Es gibt mit dieser Strategie keinen “Big Bang” mehr, denn wir haben jederzeit die Möglichkeit, auf das alte System zurückzufallen. Erst wenn wir das neue System zum Mastersystem machen, haben wir einen “Point of No Return”. Und auch das könnten wir noch zerlegen: ab 1.6. ist das Neue das Mastersystem für alle Filialen einer einfachen Auslandstochter, der meist deutlich größere Anteil der Inlandsfilialen läuft noch über das alte. Bis dahin können wir jeden Fehler abfangen, indem wir auf das alte System zurückfallen.
Diese Vorgehensweise hat zahlreiche Vorteile:
Wir haben gewissermaßen den Rollout in kleine Salamischeiben geschnitten, und diese Scheiben sind auch noch leicht rückgängig zu machen. Eigentlich ist es sogar die gesamte Entwicklung, die abgestuft nach Pipeline-Prinzip abläuft.
Das heißt natürlich nicht, dass man keine Spezifikationen oder Testfälle mehr schreiben sollte.
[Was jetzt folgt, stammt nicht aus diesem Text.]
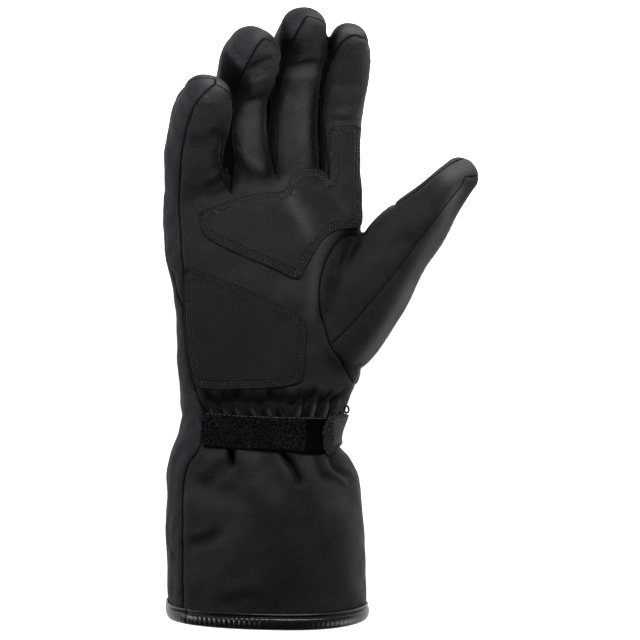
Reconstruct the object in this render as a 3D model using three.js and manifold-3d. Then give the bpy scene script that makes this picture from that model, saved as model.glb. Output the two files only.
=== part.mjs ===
// Motorcycle glove for the right hand, lying on its back with the palm up.
// Millimetres. Fingers point along +Y, the thumb towards +X, and z = 0 is the floor.
import * as THREE from 'three';
import { mergeVertices } from 'three/addons/utils/BufferGeometryUtils.js';
import Module from 'manifold-3d';

const wasm = await Module();
wasm.setup();

// Driving sizes
const wall = 3;
const seamGap = 0.3;
const patchThickness = 1.6;
const pileThickness = 1.6;
const strapThickness = 1.8;
const bindingThickness = 0.8;
const bindingHeight = 6.7;
const insideClear = 0.5;
const hemUnder = seamGap + bindingThickness;
const handCuffJoint = -59;
const knuckleJoint = 62;
const cuffEnd = -155.2;
const hemBow = 5.8;
const hemSlant = 2.4;
const bowStart = -95;
const backSag = 3;
const hemBowFalloff = 0.95;
const hemBowSideFalloff = 0.35;
const bowRise = 1.5;
const roundness = 2.4;
const fingerRoundness = 2.2;
const nearestRings = 1.7;
const tipTurns = [0.5, 1];
const liningTipTurns = [0.8];
const endFaceInset = 1;
const openPastHem = 30;
const patchLowest = 26;
const strapSplitHeight = 30;
const stripDrop = 7;
const strapLiftStart = -0.3;
const strapLiftEnd = 0.45;
const loopRadius = 1.6;
const loopCordRadius = 0.45;
const loopTurn = 0.75;
const loopPlace = [14.2, -47.8, 41];
const gatherStart = -0.2;
const gatherSharpness = 0.8;
const gatherEdgeFade = 2.5;

// Heights and distances past every part of the glove
const belowAll = -20;
const aboveAll = 120;
const farOut = 300;

// Sides of the rings, on the palm half and on the back half
const coarsePalmSides = 20;
const finePalmSides = 50;
const backSides = 10;
const liningPalmSides = 10;
const liningBackSides = 5;
const fingerSides = 12;
const thumbSides = 14;
const fingerLiningSides = 6;
const thumbLiningSides = 8;

const table = (columns, rows) =>
  rows.map((row) => Object.fromEntries(columns.map((name, i) => [name, row[i]])));

// Hand and cuff: the outline in plan, the height of the widest level, the top and the underside
const bodyRows = table(['y', 'left', 'right', 'middle', 'top', 'under', 'palmSides'], [
  [77, -79, 15, 21, 27, 13, coarsePalmSides],
  [71, -84, 21.4, 21, 34.5, 5, coarsePalmSides],
  [61, -85.3, 22.4, 22, 40.4, 0.8, coarsePalmSides],
  [48, -84.6, 22.4, 22, 44, 0, coarsePalmSides],
  [31, -82.2, 22.2, 23, 46.5, 0, coarsePalmSides],
  [11, -78.3, 21.8, 24, 48, 0, coarsePalmSides],
  [-11, -77.3, 21.6, 24, 48, 0, coarsePalmSides],
  [-27, -76.6, 21.3, 25, 48.5, 0.6, coarsePalmSides],
  [-34, -75.9, 19.8, 26, 49, 1.4, finePalmSides],
  [-39.5, -75, 17.2, 26.8, 50.3, 2.6, finePalmSides],
  [-45, -74.3, 15.2, 28, 52.3, 4.4, finePalmSides],
  [-50.5, -74.1, 13.7, 29, 54, 5.8, finePalmSides],
  [-58.5, -77, 11.8, 30, 56.5, 5.8, coarsePalmSides],
  [-67, -79.6, 10.8, 31, 59, 4.6, finePalmSides],
  [-73, -81, 15.8, 31, 60, 3.4, finePalmSides],
  [-81, -81.9, 19.6, 32, 61.9, 1.9, finePalmSides],
  [-92, -82.3, 21.8, 33, 63.8, hemUnder, coarsePalmSides],
  [-118, -82.4, 24.3, 34.4, 67, hemUnder, coarsePalmSides],
  [cuffEnd + bindingHeight, -81.2, 24.7, 35.4, 69.7, hemUnder, coarsePalmSides],
  [cuffEnd, -80.4, 24.2, 35.5, 70, hemUnder, coarsePalmSides],
]);

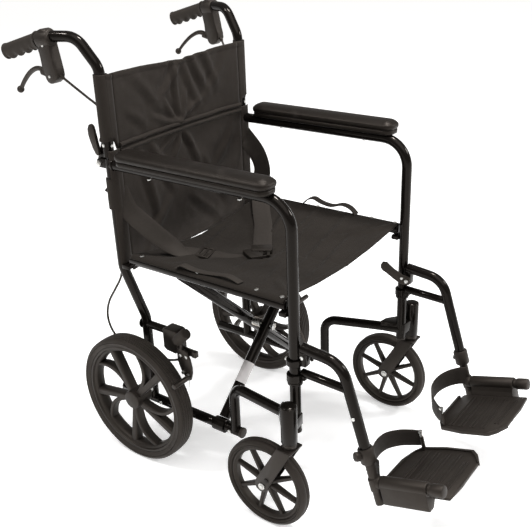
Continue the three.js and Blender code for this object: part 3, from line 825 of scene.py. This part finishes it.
# ---- footrests
def on_hanger(z):
    """The place at height z on the hanger's sloping tube."""
    return Vector((HANGER_X, ELBOW[0] - (ELBOW[1] - z) * HANGER_SLOPE, z))


FOOT_FORWARD = Vector((0, -cos(FOOT_PITCH), sin(FOOT_PITCH)))
FOOT_UP = Vector((0, sin(FOOT_PITCH), cos(FOOT_PITCH)))
FOOT_BASIS = ((-1, 0, 0), FOOT_FORWARD, FOOT_UP, FOOT_PIVOT)


def on_pivot(along):
    return FOOT_PIVOT + FOOT_FORWARD * along


def footrest(s):
    p = Piece()
    p.tube(bent([(HANGER_X, -444, 408), (HANGER_X, *ELBOW), on_hanger(208)], 48), TUBE_R, 24)
    p.rod((HANGER_X, -442, 354), on_hanger(350), 8.5)
    p.block((204, 222), (-455, -438), (372, 410), 2)
    p.block((206, 220), (-451, -438), (340, 352), 1.5)
    for low, high in ((371, 384), (336, 352)):
        ring = [(12.4, low), (15.4, low), (16.5, low + 1.2), (16.5, high - 1.2), (15.4, high), (12.4, high)]
        p.collar(ring, lambda across, back, z: (FRAME_X + across, FRONT_POST_Y + back, z))
    p.done("hanger_tube", PAINT, "footrest", s, "hanger")
    clamp = Piece()
    clamp.tube([on_hanger(237), on_hanger(235), on_hanger(209), on_hanger(207)],
               lambda t: 14 + 1.6 * sin(pi * min(1, max(0, t))), 32)
    tip = on_hanger(221) + Vector((19, 12, 3))
    clamp.rod(on_hanger(221), tip, 6.5, 24)
    clamp.rod(tip - Vector((6, 3.8, 1)), tip + Vector((3, 1.9, 0.5)), 9.5, 8, 2)
    clamp.rod(on_hanger(216) + Vector((0, -12, 4)), on_hanger(222) + Vector((0, 18, -6)), 5.5, 20, 1)
    clamp.done("hanger_clamp", PLASTIC, "footrest", s)
    rods("hanger_pins", ZINC, "footrest", s,
         (on_hanger(298) + Vector((10, 0, 0)), on_hanger(298) + Vector((13, 0, 0)), 3.6, 16, 0.7),
         ((FRAME_X - 6, -447, 391), (FRAME_X + 4.5, -447, 391), 4, 16, 0.7),
         ((FRAME_X, -408, 378), (FRAME_X, -414, 378), 4, 16, 0.7))
    catch = Piece()
    along, across = Vector((-0.42, 0.9075, 0)), Vector((0.9075, 0.42, 0))
    basis = (along, (0, 0, 1), across, (196, -452, 0))
    catch.prism([(-4, 374), (14, 376), (30, 388), (46, 403), (55, 407), (60, 414), (60, 422), (55, 429),
                 (46, 428), (30, 412), (10, 396), (-6, 392)], basis, -2.5, 2.5, 1.2)
    catch.done("catch_paddle", PLASTIC, "catch", s, "hanger_release")
    rods("catch_pin", ZINC, "catch", s,
         (Vector((194.7, -449.3, 384)) - across * 5, Vector((194.7, -449.3, 384)) + across * 5, 4.6, 6, 0.6),
         (Vector((190.5, -440, 391)) - across * 4.2, Vector((190.5, -440, 391)) - across * 2.2, 3.2, 16, 0.5))
    slider = Piece()
    slider.tube([on_hanger(302), on_hanger(122)], 9.2, 24)
    slider.tube([(HANGER_X, -600, 164), on_pivot(2), on_pivot(140)], 6, 20)
    slider.rod(on_pivot(-5), on_pivot(13), 12.6, 28, 1.5)
    slider.rod(on_hanger(176), on_hanger(150), 11.4, 28, 1.5)
    slider.done("slider_tube", PLASTIC, "slider", s, "extension")
    rods("plate_end_knob", PLASTIC, "slider", s,
         (on_pivot(112.6), on_pivot(118), 10.6, 32, 1),
         (on_pivot(117), on_pivot(144.6), 12.4, 36, 4))
    plate(s)
    heel_strap(s)


def plate(s):
    p = Piece()
    outline = [(14, 14), (22, -3), (60, -9), (115, -8), (150, 2), (165, 12), (173, 60), (174, 119),
               (160, 132), (136, 145), (60, 145), (14, 142)]
    p.prism(outline, FOOT_BASIS, -29.5, -23.2, 2)
    p.rod(on_pivot(13.8), on_pivot(112), 13.6, 44, 1.5)
    across_pivot = ((-1, 0, 0), FOOT_UP, FOOT_FORWARD, FOOT_PIVOT)
    section = [(-13.4, 0), (-13.4, -37), (-12, -40.5), (-8, -42), (4, -42), (7.5, -40), (9.5, -34),
               (13, -29.3), (20, -29), (20, -23), (15, -14), (12.5, -4)]
    p.prism(section, across_pivot, 15, 111, 1.2)
    for k in range(5):
        along = 22 + k * 23.5
        reach = 158 if along < 110 else 136
        for shift in (0, 7.5):
            low, high = along + shift, along + shift + 4.6
            p.prism([(30, low), (reach, low), (reach, high), (30, high)], FOOT_BASIS, -24, -21.8, 0.9)
    rim = [(150, -1), (168, 10), (177, 60), (177, 119), (163, 133), (137, 147), (136, 142), (159, 129),
           (171, 117), (171, 60), (163, 15), (148, 4)]
    p.prism(rim, FOOT_BASIS, -29.5, -20.6, 1.2)
    front_rim = [(30, -12), (115, -11), (150, -1), (148, 4), (114, -5), (30, -6)]
    p.prism(front_rim, FOOT_BASIS, -29.5, -20.6, 1.2)
    foot = FOOT_PIVOT + Vector((-161, 0, 0)) + FOOT_FORWARD * 17
    p.tube([foot + FOOT_UP * -26, foot + FOOT_UP * -8, foot + FOOT_UP * 7], 4.2, 16)
    rods("heel_post_cap", ZINC, "plate", s,
         (foot + FOOT_UP * 5, foot + FOOT_UP * 20, 3, 16, 1.2),
         (foot + FOOT_UP * 16, foot + FOOT_UP * 21, 4.6, 16, 1.2))
    p.done("plate_tread", PLASTIC, "plate", s, "footplate", sharp=45)


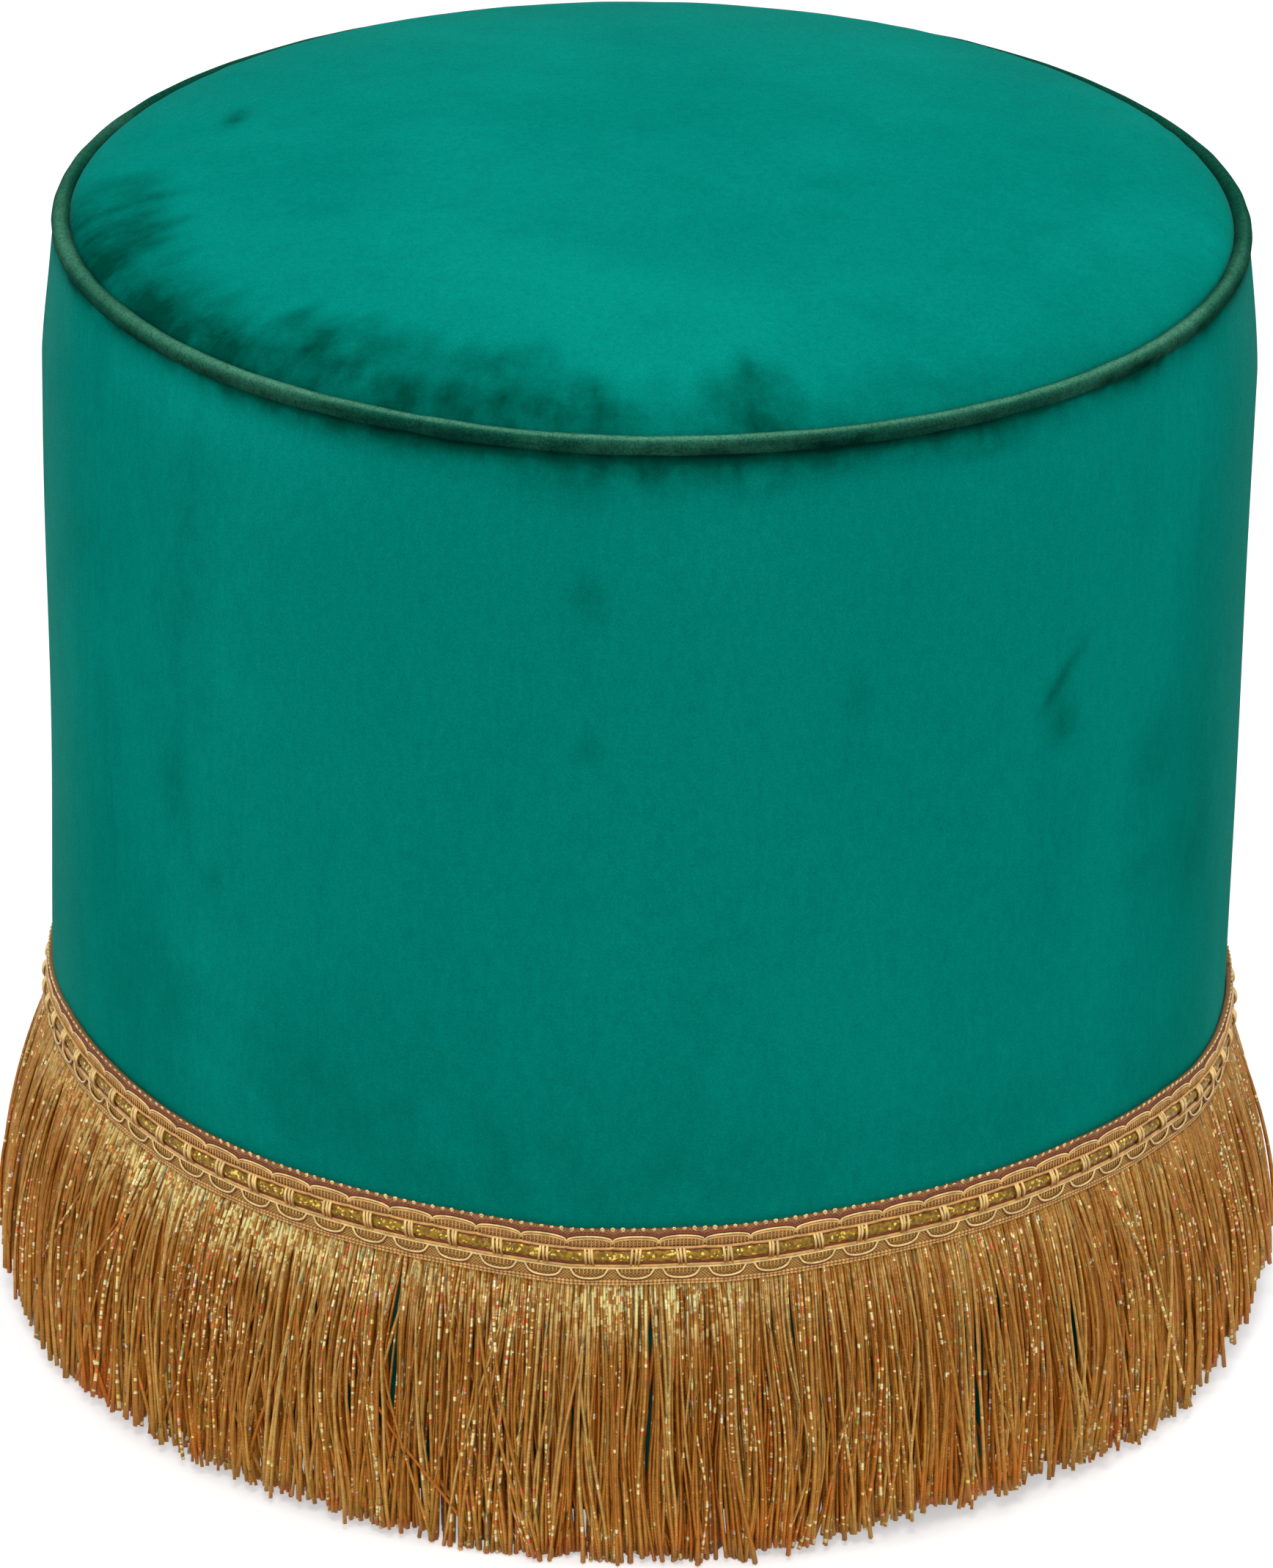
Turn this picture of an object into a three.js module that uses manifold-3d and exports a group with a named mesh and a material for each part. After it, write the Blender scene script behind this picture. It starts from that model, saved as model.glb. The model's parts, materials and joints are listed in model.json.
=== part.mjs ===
// A round upholstered footstool: a timber and hardboard drum, padded and covered in velvet,
// with a corded seam round its crowned seat and a gimp-headed fringe round its foot.
// Millimetres, +Z up, origin on the floor under the middle of the drum.
import * as THREE from "three";
import { mergeVertices } from "three/addons/utils/BufferGeometryUtils.js";
import Module from "manifold-3d";

const wasm = await Module();
wasm.setup();

// Driving sizes of the whole stool
const BODY_RADIUS = 207; // outside of the velvet side
const SEAM_HEIGHT = 396; // middle of the piping above the floor
const CROWN_RISE = 26; // middle of the seat above the middle of the piping
const SEAM_INSET = 7; // middle of the piping inside the velvet side
const SEAM_BULGE_DEPTH = 45; // how far below the piping the side reaches its full radius
const FIT = 0.3; // clearance between pieces that touch
const CUT_OVERRUN = 2; // how far a cutting solid runs past the face that it cuts
const MERGE_DISTANCE = 0.0001; // points closer than this are one corner

// Upholstery
const VELVET = 1.5;
const PADDING = 8;
const WADDING = 6;
const SEAT_FOAM_DEPTH = 50; // seat board to the middle of the piping
const SEAM_ALLOWANCE = 10; // flaps of the sewn seam, below the piping
const HEM_WIDTH = 35; // velvet turned in under the base
const DUST_COVER = 0.8;
const DUST_COVER_MARGIN = 18; // from the drum's side in to the edge of the dust cover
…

Ja, dieses Vorgehen läuft der normalen gewohnten “Optimierung” in der Softwareentwicklung zuwider: Wir machen uns zunächst mehr Arbeit, um die Nachschubabwicklung für einzelne Filialen umstellbar zu machen, um in’s Altsystem zu schreiben usw. Das ist Arbeit, die wir im fertigen System nicht mehr brauchen werden. Aber bedenke: das Empire State Building hatte in der Bauphase doppelt so viele Fahrstühle wie nach der Fertigstellung. Die zusätzlichen Fahrstühle wurden zur Unterstützung des Baus benutzt: um Material und Bauleute zu transportieren.